Atmosphere of “Sonny’s Blues” by James Baldwin
James Baldwin’s short story “Sonny’s Blues” makes a reader thoughtful of the major issues many people have to face in their lives. Family, challenges, failure, recovery, and every person’s stamina are addressed in this literary piece. Due to the limits of the form, the author has to choose every word carefully, and Baldwin manages to convey his idea in every paragraph and the author’s every word. This close reading paper includes an analysis of a short paragraph describing the narrator’s feelings after classes. Baldwin creates an atmosphere of exhaustion and a desire to escape within a short section at the story’s beginning.
Accumulation to Introduce the Atmosphere of Weariness
The extract in question starts with accumulation, which creates an atmosphere of suffocation. The narrator emphasizes the idea of complete exhaustion: “When the last bell rang, the last class ended” (Baldwin 18). The teacher could hardly wait and was happy when he heard the bell. By stressing the idea of the termination of the torture for the educator, the author creates the effect of fatigue.
Simile to Describe Physical States
The writer provides details that depict his physical state, making the description realistic. The narrator compares his condition with a state of a person after sitting in “a steam bath, all dressed up, all afternoon” (Baldwin 18). With his clothes wet, the teacher feels exhausted and worn out. The simile helps the reader to understand the feelings and the physical condition of the narrator. The atmosphere in the classroom is depicted in detail to help the reader understand the motives behind the narrator’s emotions. His physical state (being sweating and fatigued) causes emotional distress and irritation, making him see the darkest side of teaching.
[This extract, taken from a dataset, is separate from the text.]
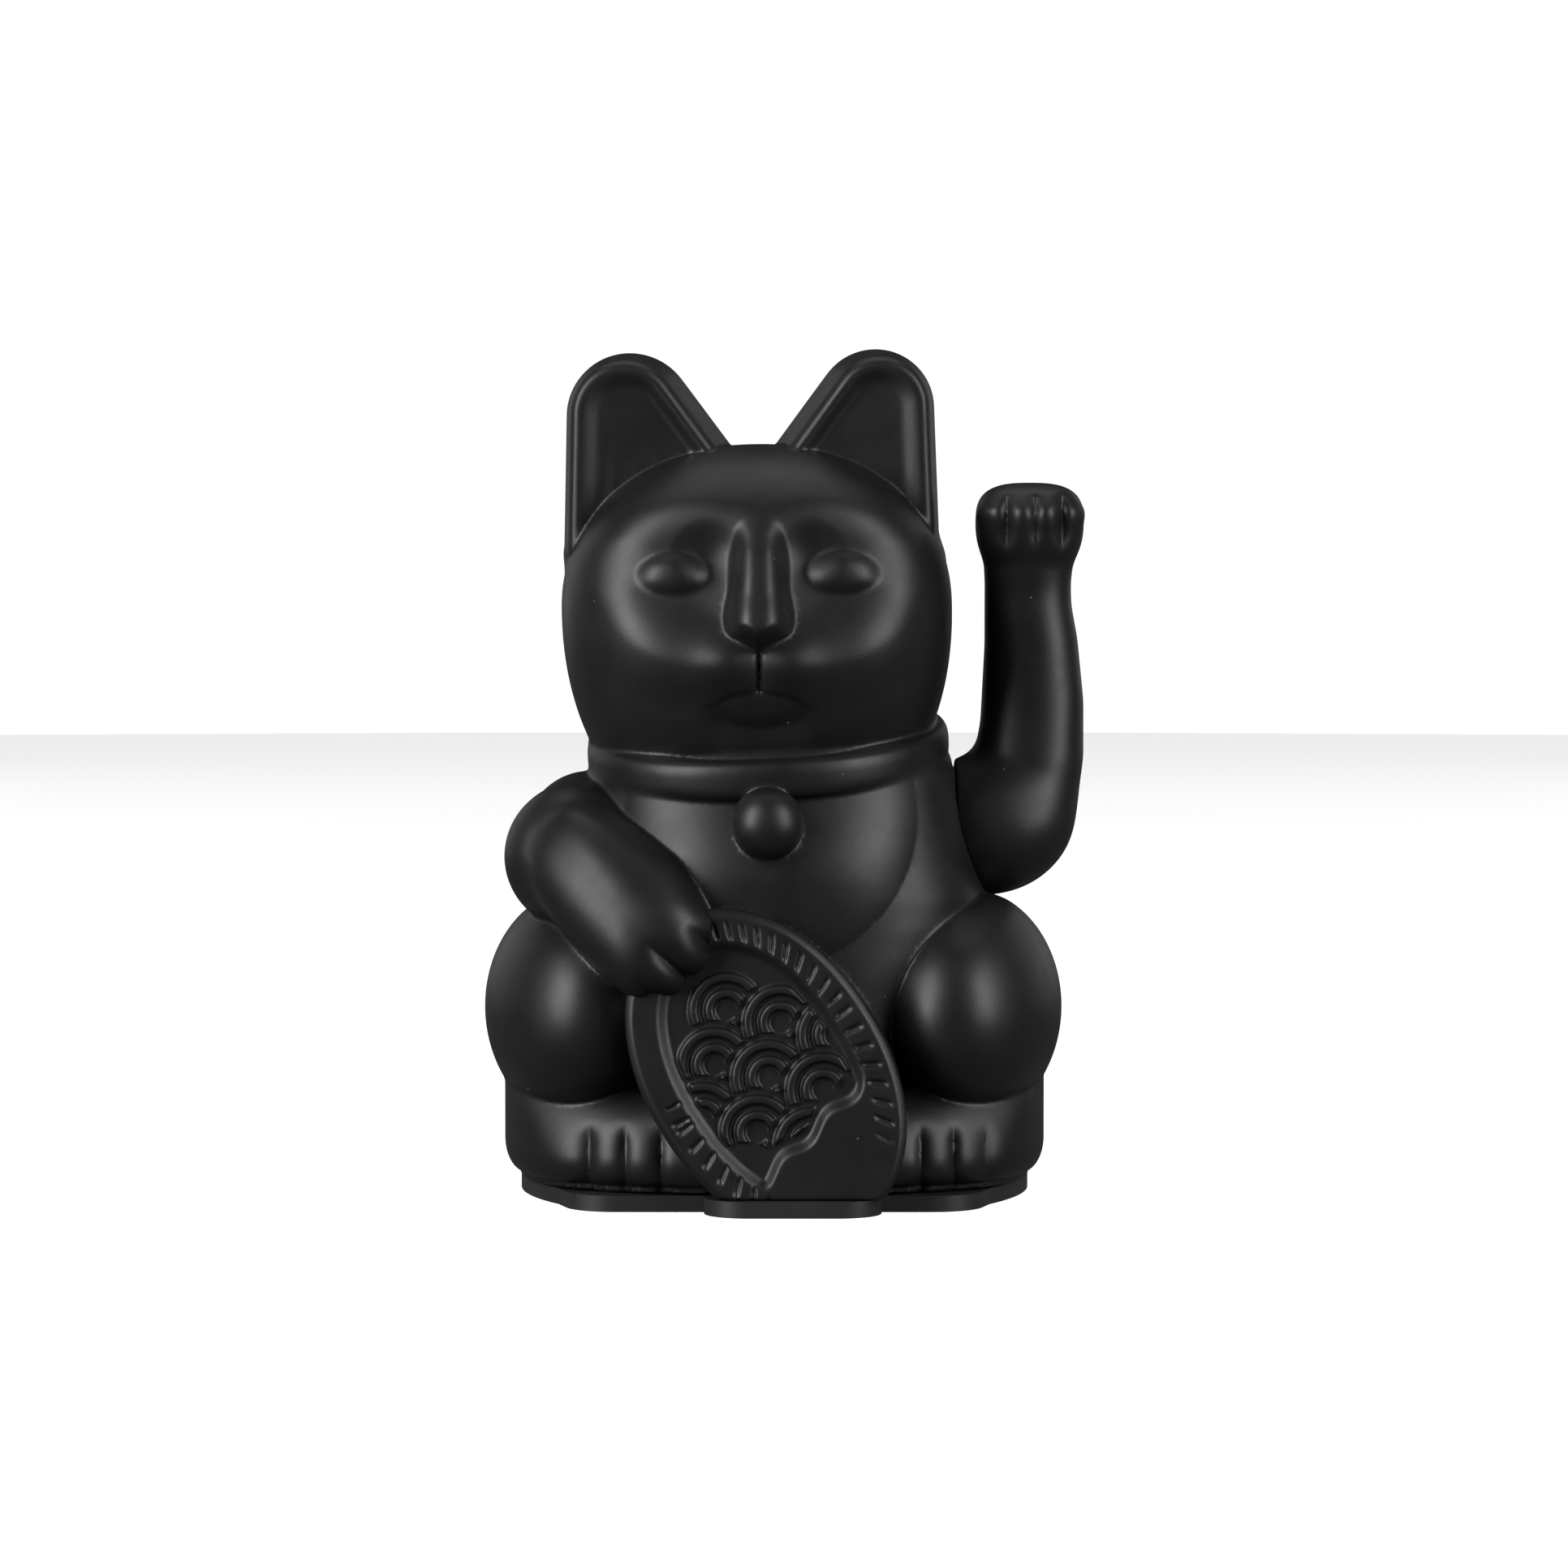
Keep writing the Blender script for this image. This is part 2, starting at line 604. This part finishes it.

Interruptions to Enhance the Feeling of Exhaustion
The narrator explains his feelings and describes the very reasons for his weariness, focusing on one detail that is actually associated with happiness and joy. The fact that the teacher is irritated as he hears kids’ laughter points to the highest point of exhaustion. The use of an interruption, the exclamation “God knows why,” when referring to people’s views of children’s laughs as something joyous also suggests that the narrator concentrates on negative aspects exclusively (Baldwin 18). The educator uses such words as “mocking and insular… disenchanted” with an “intent to denigrate” when describing students’ laughter (Baldwin 18). These are the words of irritation and even anger, intermingled with bitter memories about the narrator’s own childhood.
Importantly, the description of the torture and an atmosphere of suffocation is interrupted by a short break of joy that serves as an emphasis on the teacher’s tiredness. The narrator depicts a tune whistled by a boy that is “very complicated and very simple… cool and moving” (Baldwin 18). The entire paragraph conveys the idea of peace and pleasure. Although it seems odd and out of place, as the rest of the passage is concerned with noise and aversion, this paragraph enhances this feeling. The author is distracted from unpleasant noise for only a few moments and has painful feelings even more explicitly.
Repetition to Convey the Idea of Fatigue
One of the most apparent literary devices the writer employs in this extract is repetition, which is quite a common tool to convey an idea of tiredness. The author uses a set of verbs connected by the conjunction “and” creating a sequence of monotonous actions: “I stood up and walked over… and looked down” (Baldwin 18). The narrator makes all those actions automatically with little meaning or zeal, moving like a robot and enumerating steps that have been performed.
The use of phrasal verbs enhances the effect of exhaustion created by the monotonous sequence. When describing other teachers, a similar technique is used, and it becomes clear that all educators in the school are tired and need rest. Again, a set of phrasal verbs is utilized when describing actions or rather mechanical movements of other members of the faculty: “passed through…to get out of that courtyard, to get those boys out of their sight and off their minds” (Baldwin 18-19). All teachers of the school are tired and want to leave the place as soon as possible, which is expressed with the help of repetition in the piece under consideration. The narrator’s escape is depicted in a short final sentence of the passage. Three paragraphs of suffocation terminate in a quick solution, which is getting home and talking to a woman.
In conclusion, it is possible to state that the author uses several stylistic devices to convey the idea of exhaustion. Repetition, accumulation, simile, and repetition are the most apparent devices employed. The narrator feels devastated and needs rest after a long working day. In only three paragraphs, Baldwin manages to depict the atmosphere of suffocation and emotional distress. The writer also uses a kind of oxymoron combining such concepts as insult and children’s laughter. The author shows the most unpleasant things related to children’s behavior, making them stand out against the overall atmosphere of weariness. The narrator is absolutely worn-out as he sees the darkest side in everything around him. Even a portion of pleasure and rest (a whistled tune) is short and overtaken by the chaos of students’ misbehavior.
Baldwin, James. “Sonny’s Blues.” The Jazz Fiction Anthology, edited by Sasha Feinstein and David Rife, Indiana UP, 2009, pp. 17-48.